Dark and Danger:
Appropriate Inappropriateness in The Two Towers

Dean Duncan and Stacey Snider

Toward the end of The Two Towers, Peter Jackson’s fine adaptation of the second part of J.R.R. Tolkien’s The Lord of the Rings trilogy, one of its main characters gives a surprisingly pointed speech, one which says much about the film’s aims, as well as its challenges to young audiences. “The stories that really mattered, full of dark and danger they were,” says the stalwart hobbit Sam Gamgee, “and can’t end happily.” Sheltering parents may well take this as a warning. Like its predecessor The Fellowship of the Ring, The Two Towers is an open-hearted, thunderously bloody, deeply convicted film about good and evil, and of the dire consequences that attend their meeting. Although Jackson and his collaborators take a number of bold, even disconcerting liberties with the story, they are finally true to what may be the most central, wonderful and difficult aspect of Tolkien’s work.

Despite the above-mentioned liberties, one of The Two Towers’ greatest strengths as a film is its deference to source material—not the novel necessarily, but Tolkien’s own sources, the history, mythology, and poetry which inform his creation. Tolkien was a scholar of Old English literature and language, and more than just trace elements of Celtic and Norse mythology appear in the story of the ring (note the intentional allusion to the Germanic Ring Cycle). This influence is most evident in Jackson’s visual interpretation of the country of Rohan, the horse-masters to the north. The outstanding design, which includes architecture, costume, and even the perfectly wind-swept and isolated hills chosen for location, calls to mind a stark, Nordic history full of both heroism and tragedy, and it is precisely that epic world view that the film communicates.

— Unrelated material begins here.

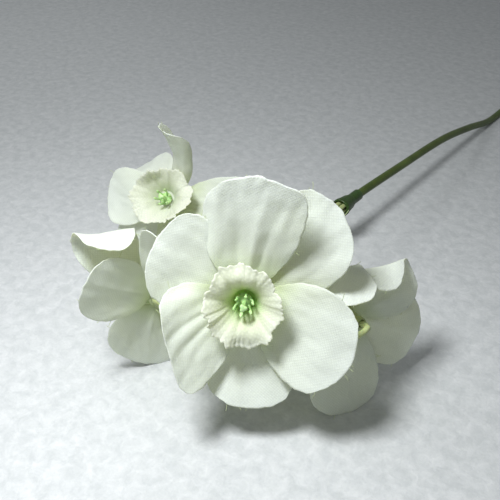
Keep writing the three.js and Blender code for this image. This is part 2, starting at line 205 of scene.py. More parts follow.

“Sorrow not so grievously, Beowulf said quickly. It is better that a man should avenge his friend than mourn him overmuch. Each of us must wait the end of life, and if a man gain honour while he lives, that is best for a warrior when the time comes” (Sutcliff 56-7). These lines from the early Scandinavian epic Beowulf demonstrate an unfamiliar, even unseemly philosophy, one which values survival, vengeance, even violence. This sort of heroism may seem repulsive to contemporary (and especially Christian) sensibilities—until we consider the history. The luxury of negotiation, or of turning the other cheek, is not afforded a community with such a dangerous and vulnerable standard of living. Beowulf, like Theoden, like Aragorn, is the “ring-giver” (there it is again!), the leader who is obliged both to protect and provide materially for his people. This primitive version of the social contract is not sinful, but expedient and tragic, crucial to understand, but understandable only in its context, and it is on these terms that Sam quite validly rejects the happy ending for the necessary ending.

While an historical perspective and a compassionate standard of judgment are important, the curiously recurring popularity of Tolkien’s stories suggests a value besides just a history lesson. Originally published in 1954-5, Lord of the Rings became fantastically popular over a decade later, amid the international doubt and disturbance surrounding the Vietnam War. Its current resurrection coincides interestingly with another, though much less disruptive, period of militarism. Why the apparent wartime appeal to these violent and war-filled stories? The need for heroes is plausible, but incomplete. Tolkien’s heroes and villains—just as his interpretations of right and wrong—are strong, but never simplified: the good find goodness difficult, and the evil are sometimes sympathetic. The two major battles Jackson recreates in The Two Towers, the fall of Isengard and the defense of Helm’s Deep, are both complicated. Participants are hesitant, uncertain about their responsibilities and burdened by the violence that surrounds them. “What can men do,” Theoden nearly despairs, “against such reckless hatred?” Part of increasing sophistication as a civilization is increasing thoughtfulness, even confusion over the world’s conflicts, and Jackson—as Tolkien—acknowledges that confusion, while admitting the need to identify and fight for a cause.

Perhaps the greatest value to the “dark and danger” of the stories Sam refers to is not on a societal or historical level, but an individual one. The hobbit communicates an important principle when he says that life doesn’t always, or can’t “end happily.” There are difficulties and tragedies, darkness and confusion, and the truly inspiring story does not teach how darkness can be made to go away, but how we can endure, live courageously in those difficulties and learn from them. Indeed, it is often the dark and danger that necessitate the kind of heroic hope Sam describes in the ones who could have turned back, but didn’t. Only in the blackest circumstances does the answer come to Theoden’s hopeless question, “What can men do?” “Ride out,” says Aragorn. The last-minute charge of the two leaders constitutes a leap of faith, a bold rush into the hands of the inevitable—at which point they meet the returning Gandalf and their salvation. It is a gratifying moment, and a miraculous outcome, but the victory is not complete: thousands are sacrificed, evil still lives, and peace has before itself a long and dark road. And yet it is in the darkness that the value of such stories lies, since after contemplating the worst, they also affirm, with melancholy but real conviction, that “darkness must pass.”